Cardiovascular-tissue-on-a-chip to study crosstalk between hemodynamics and cell-cell signalling in tissue engineering outcome

Cell-cell communication and the response of cells to hemodynamics are important contributors to early tissue formation and late homeostasis of tissue engineered heart valves. To be able to study these contributors and the interaction between hemodynamics and cell-cell communication, we have set up a ‘cardiovascular-tissue-on-a-chip’ model system. The chip consists of a silicon device based upon the lung- or gut-on-a-chip system, with two juxtaposed culture channels, separated by a porous membrane. This device enables independent control over 5 factors in the complex system of cell-cell communication under hemodynamics: the stretch, fluid flow shear stress, the two cell types involved and the contact interface between these two cell types (pore size and porosity).

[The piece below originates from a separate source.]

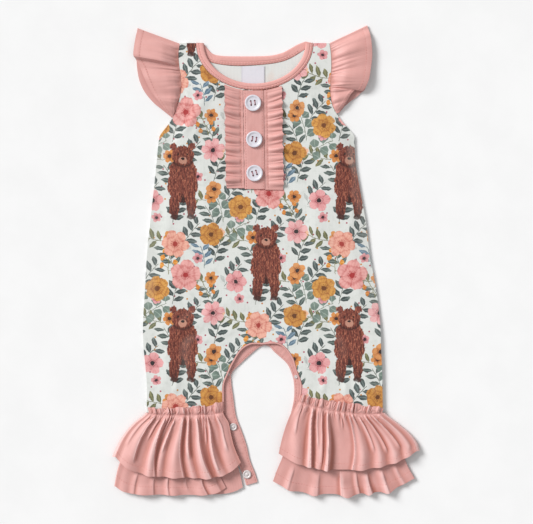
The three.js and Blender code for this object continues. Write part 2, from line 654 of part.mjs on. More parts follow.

Currently we have reconstituted a vessel wall model in this system, by culturing aortic endothelial cells and aortic smooth muscle cells in the chip. The cells are capable of cell contact based upon cell- cell signalling and visual confirmation of contacts. Hemodynamic loading induces cellular reorientation in the culture channels. In addition, the cells can be immunostained or isolated separately after culturing for further molecular analysis by qPCR to characterize transcriptional programs dependent upon hemodynamic loading and cell-cell signalling, revealing a CD31/VWF positive endothelial channel and an ACTA2 positive smooth muscle channel.

Notch signalling is a cell-cell communication pathway consisting of 4 canonical different receptors (e.g. Notch1) and 5 ligands (e.g. Jagged1). This pathway is essential in cardiovascular development, including the heart valve. Notch1 mutations can lead to bicuspid aortic valves or calcific aortic disease, whereas Jagged1 or Notch2 can cause Alagille syndrome, leading to pulmonic valve stenosis. Using a heart-valve-on-a-chip to study valvular endothelial cell-interstitial cell interactions under hemodynamic loading, we aim to further the understanding of the role of Notch signalling in heart valve development, heart valve pathology, and possibly improve tissue engineered heart valve outcomes.